Stamkos notched his 100th career goal, Dan Ellis stopped 21 of 22 shots and the Tampa Bay Lightning won for the fourth straight time with a 5-1 victory over the division rival Carolina Hurricanes at the St. Pete Times Forum.
At 20 years and 316 days old, Stamkos became just the sixth NHL player in history to record at least 100 goals before turning age 21, joining Wayne Gretzky, Jimmy Carson, Brian Bellows, Dale Hawerchuk and Ilya Kovalchuk.
“It’s obviously nice to have that accomplishment,” Stamkos said. “It wasn’t really anything that was brought up or that I came into the game thinking about. As a team, we’re on a good streak right now and I was just happy to chip in.”
Stamkos’ power-play tally at 16:26 in the middle frame straddled an additional pair of goals by Brett Clark and Sean Bergenheim that capped a three-goal second period, as well as the game’s scoring through the first 40 minutes.
Dominic Moore also scored for Tampa Bay, winners in 11 of its last 16 overall games.
Martin St. Louis contributed a first-period goal with one second remaining in the opening frame which proved to be the game-winner, as he passed Vincent Lecavalier for first place on the all-time franchise list with his 51st career game-deciding goal.
“Everyone knows he’s a heart and soul guy,” Head Coach Guy Boucher said of St. Louis. “For me, everything starts with attitude, then it goes down to work ethic and then it’s discipline. He’s got all three.”
St. Louis has six points in his last two games after recording his second consecutive three-point night.
Ellis got the start after Mike Smith suffered an injury during the team’s morning skate. The late call seemed to have no effect on Ellis, who made several big saves which helped spark the momentum on the scoring end.
“I think that’s the mark of good goaltenders,” Boucher added. “When things go well, most guys will play well. Good goaltenders will keep you in it until you get settled, and that’s what happened tonight.”
Carolina goaltender Justin Peters earned the start over Cam Ward after a similar, unexpected injury forced the Hurricanes net minder the night off. Peters finished the night with 29 saves, but allowed 18 shots in the second period that saw Tampa Bay limit Carolina to just two.
“He came in the other night for us and played great, helped us get two points and helped us win,” Hurricanes Head Coach Paul Maurice said. “He came a little off his mark today, but we probably could have done a few things better too.”

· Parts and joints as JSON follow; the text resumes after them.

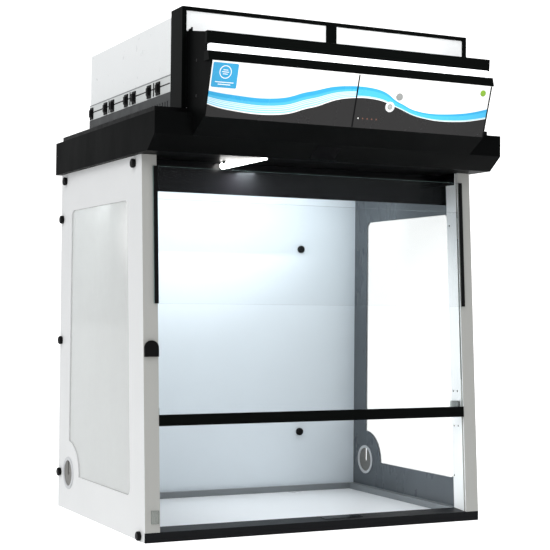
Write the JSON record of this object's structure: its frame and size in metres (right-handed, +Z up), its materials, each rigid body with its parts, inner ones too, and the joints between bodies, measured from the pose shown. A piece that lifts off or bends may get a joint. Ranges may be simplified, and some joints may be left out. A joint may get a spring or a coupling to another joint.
{
  "type": "fume hood",
  "caption": "Bench-top filtering fume hood with a leaning glazed front, sliding sash, glazed sides, lamp, clipped filter stack with fans on top and a forward-leaning control head.",
  "frame": {"origin": "centre of the bounding box's footprint, on the bench plane", "axes": "+X to the user's right, +Y to the rear, +Z up; the front faces -Y"},
  "size_m": [1.0312, 0.9198, 1.3518],
  "materials": {
    "black_alloy": "black anodised",
    "tray_grey": "satin",
    "worktop_white": "smooth semi-gloss",
    "white_coat": "smooth powder coat",
    "liner_grey": "satin powder coat",
    "clear_pane": "polished",
    "port_grey": "satin",
    "rear_white": "satin laminate",
    "frame_alloy": "brushed",
    "black_plastic": "fine moulded texture",
    "post_grey": "satin paint",
    "slider_white": "waxy",
    "clear_plastic": "clear moulded",
    "fan_white": "smooth moulded",
    "screw_steel": "plated",
    "header_black": "glossy",
    "lamp_white": "lit diffuser",
    "black_coat": "satin powder coat",
    "sensor_black": "glossy window",
    "pad_white": "non-woven pad",
    "filter_dark": "moulded",
    "filter_grey": "moulded",
    "carbon_black": "granular",
    "deck_steel": "galvanised",
    "motor_grey": "satin",
    "fan_black": "moulded",
    "light_white": "lit diffuser",
    "fascia_film": "printed film",
    "badge_blue": "glossy",
    "bezel_white": "satin",
    "button_grey": "satin",
    "status_green": "lit lens",
    "board_green": "solder mask"
  },
  "bodies": {
    "cabinet": {"sill": "black_alloy", "base_tray": "tray_grey", "worktop": "worktop_white", "side_panel_left": "white_coat", "side_panel_right": "white_coat", "side_liner_left": "liner_grey", "side_liner_right": "liner_grey", "side_window_left": "clear_pane", "side_window_right": "clear_pane", "port_rings": "port_grey", "rear_panel": "rear_white", "rear_cover": "rear_white", "rear_posts": "frame_alloy", "panel_knobs": "black_plastic", "post_left": "post_grey", "post_right": "post_grey", "pane_strips": "black_plastic", "upper_pane": "clear_pane", "clear_stops": "clear_plastic", "front_panel": "fan_white", "small_screws": "screw_steel", "airflow_sensor": "black_plastic", "header_baffle": "header_black", "lamp_tube": "lamp_white", "lamp_clips": "black_plastic", "canopy_shell": "black_coat", "canopy_deck": "black_plastic", "hand_sensor": "sensor_black", "prefilter_pad": "pad_white", "filter_tray": "filter_dark", "cassette_left": "filter_grey", "cassette_right": "filter_grey", "carbon_beds": "carbon_black", "filter_clips": "black_plastic", "fan_deck": "deck_steel", "fan_shell_left": "fan_white", "fan_shell_right": "fan_white", "fan_motors": "motor_grey", "exhaust_grilles": "fan_black", "surround_uprights": "black_alloy", "surround_top": "black_alloy", "head_housing": "black_coat", "head_rails": "black_alloy", "light_bar": "light_white", "fascia_left": "fascia_film", "fascia_right": "fascia_film", "badge": "badge_blue", "power_bezel": "bezel_white", "status_lights": "status_green", "control_board": "board_green", "mains_gland": "black_plastic"},
    "sash": {"sash_pane": "clear_pane", "sash_handle": "black_alloy", "sash_runners": "slider_white"},
    "left_port_cover": {"port_cover_left": "port_grey"},
    "right_port_cover": {"port_cover_right": "port_grey"},
    "left_impeller": {"impeller_left": "fan_black"},
    "right_impeller": {"impeller_right": "fan_black"},
    "power_key": {"power_button": "button_grey"},
    "mode_key": {"mode_button": "button_grey"}
  },
  "joints": [
    {"name": "sash_slide", "type": "slide", "parent": "cabinet", "child": "sash", "axis": [0, 0.0576, 0.9983], "range_m": [-0.262, 0.08]},
    {"name": "left_port_turn", "type": "hinge", "parent": "cabinet", "child": "left_port_cover", "pos_m": [-0.4935, 0.34935, 0.107], "axis": [1, 0, 0], "range_deg": [-90, 90]},
    {"name": "right_port_turn", "type": "hinge", "parent": "cabinet", "child": "right_port_cover", "pos_m": [0.4935, 0.34935, 0.107], "axis": [1, 0, 0], "range_deg": [-90, 90]},
    {"name": "left_fan_spin", "type": "hinge", "parent": "cabinet", "child": "left_impeller", "pos_m": [-0.21475, 0.08985, 1.27], "axis": [0, 0, 1], "continuous": true},
    {"name": "right_fan_spin", "type": "hinge", "parent": "cabinet", "child": "right_impeller", "pos_m": [0.21475, 0.08985, 1.27], "axis": [0, 0, 1], "continuous": true},
    {"name": "power_press", "type": "slide", "parent": "cabinet", "child": "power_key", "axis": [0, 0.9542, 0.299], "range_m": [0, 0.0015], "stiffness_N_per_m": 400, "springref_m": -0.001},
    {"name": "mode_press", "type": "slide", "parent": "cabinet", "child": "mode_key", "axis": [0, 0.9542, 0.299], "range_m": [0, 0.0015], "stiffness_N_per_m": 400, "springref_m": -0.001}
  ]
}
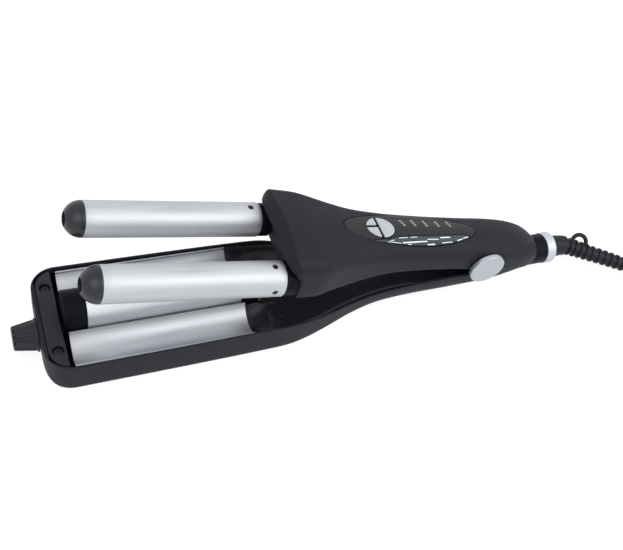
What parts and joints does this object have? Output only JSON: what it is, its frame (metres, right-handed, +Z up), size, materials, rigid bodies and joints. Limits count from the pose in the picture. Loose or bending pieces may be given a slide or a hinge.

Moore opened scoring five minutes into the first after completing a nifty move along the half boards. He handled the puck and skated around Carolina defenseman Joe Corvo before stickhandling through the faceoff circle and backhanding one past Peters at 5:48.
Sergei Samsonov had the lone goal for the Hurricanes, whose four-game win streak came to a halt. He tied it at one on the power play at 15:52, but St. Louis responded with a slap shot from the left circle with just a second remaining in the period.
Clark made it 3-1 when St. Louis’ slap shot deflected off him out in front and into the net at 14:51 of the second. Stamkos and Bergenheim padded the lead with back-to-back power-play goals just 2:32 apart to round out the scoring.
“We had a little bit of a sluggish first period and we didn’t come out the way we wanted to,” Ellis said. “But we responded in the second and really put the hammer down.”
Vincent Lecavalier recorded his 750th career point with an assist on the final goal after recording a team-high six shots on the night in just his second game back from injury.
“We’re happy with our performance,” St. Louis said. “I wish we could have come out a little better in the first, but you know, that happens and I’m glad we responded.”